10/14/11 - "Beyond The Battlefield" is a 10-part series exploring the challenges that severely wounded veterans of Iraq and Afghanistan face after they return home, as well as what those struggles mean for those close to them. Other stories in the series can be found here, and listen to reporter David Wood discuss "Beyond The Battlefield" with NPR's Terry Gross here.Army Staff Sgt. Bryan Gansner was lucky: The IED that exploded beneath his vehicle in Iraq one hot night in July 2006 didn't kill him. It did, however, shatter his heels and ankles and shred his legs, and the concussion bruised his brain, dimming his cognitive and emotional abilities. Jagged shrapnel also peppered his body, leaving him bleeding heavily. Forty of his fellow 101st Airborne troopers lined up to donate blood, and medics and surgeons patched the holes and saved his leg. Medevac planes sped him homeward for advanced surgery.
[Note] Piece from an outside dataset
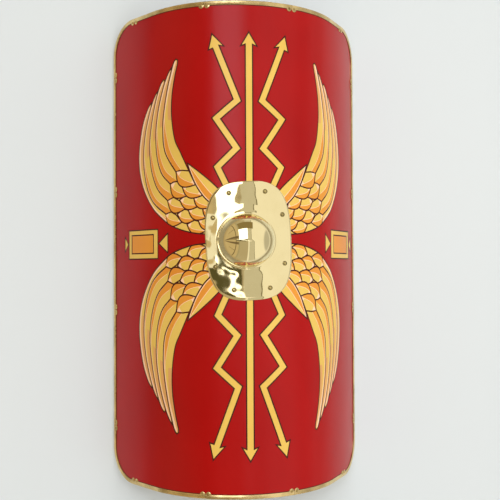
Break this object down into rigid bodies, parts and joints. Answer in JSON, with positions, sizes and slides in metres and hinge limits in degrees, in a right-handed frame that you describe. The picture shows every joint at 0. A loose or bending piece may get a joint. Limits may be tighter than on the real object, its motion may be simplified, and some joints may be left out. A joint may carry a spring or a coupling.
{
  "type": "curved rectangular legionary shield (scutum)",
  "caption": "Tall rectangular shield with rounded corners, bent round the bearer, painted in front, with a brass edge binding, a domed brass boss and a wooden grip behind.",
  "frame": {"origin": "under the middle of the shield, at the height of the long edges it lies on", "axes": "+Y towards the shield's top edge, +X towards its right edge as seen from in front, +Z out of its painted face"},
  "size_m": [0.5728, 1.05, 0.2931],
  "materials": {
    "painted_board": "satin red paint with a gold and orange painted design in front, stained wood behind",
    "brass": "polished, slightly uneven",
    "dull_brass": "dulled",
    "wood": "oiled, satin"
  },
  "bodies": {
    "root": {"board": "painted_board", "binding_top_left": "brass", "binding_top_middle": "brass", "binding_top_right": "brass", "binding_bottom_left": "brass", "binding_bottom_middle": "brass", "binding_bottom_right": "brass", "binding_left_upper": "brass", "binding_left_middle": "brass", "binding_left_lower": "brass", "binding_right_upper": "brass", "binding_right_middle": "brass", "binding_right_lower": "brass", "binding_corner_top_left": "brass", "binding_corner_top_right": "brass", "binding_corner_bottom_left": "brass", "binding_corner_bottom_right": "brass", "boss": "brass", "binding_nail_01": "dull_brass", "binding_nail_02": "dull_brass", "binding_nail_03": "dull_brass", "binding_nail_04": "dull_brass", "binding_nail_05": "dull_brass", "binding_nail_06": "dull_brass", "binding_nail_07": "dull_brass", "binding_nail_08": "dull_brass", "binding_nail_09": "dull_brass", "binding_nail_10": "dull_brass", "binding_nail_11": "dull_brass", "binding_nail_12": "dull_brass", "binding_nail_13": "dull_brass", "binding_nail_14": "dull_brass", "binding_nail_15": "dull_brass", "binding_nail_16": "dull_brass", "binding_nail_17": "dull_brass", "binding_nail_18": "dull_brass", "binding_nail_19": "dull_brass", "binding_nail_20": "dull_brass", "binding_nail_21": "dull_brass", "binding_nail_22": "dull_brass", "binding_nail_23": "dull_brass", "binding_nail_24": "dull_brass", "binding_nail_25": "dull_brass", "binding_nail_26": "dull_brass", "binding_nail_27": "dull_brass", "binding_nail_28": "dull_brass", "binding_nail_29": "dull_brass", "binding_nail_30": "dull_brass", "binding_nail_31": "dull_brass", "binding_nail_32": "dull_brass", "boss_rivet_1": "dull_brass", "boss_rivet_2": "dull_brass", "boss_rivet_3": "dull_brass", "boss_rivet_4": "dull_brass", "boss_rivet_5": "dull_brass", "boss_rivet_6": "dull_brass", "boss_rivet_7": "dull_brass", "boss_rivet_8": "dull_brass", "grip": "wood"}
  },
  "joints": []
}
But as his wife Cheryl, then 24, raced from Kentucky to meet her wounded husband at the former Walter Reed Army Medical Center in Washington D.C., neither she nor he knew that as painful and terrifying as the past few hours had been, the very worst lay ahead.
At first, "he was like an infant, he was so sweet and so doped up," Cheryl recalls. "We didn't have any idea of what was going to happen."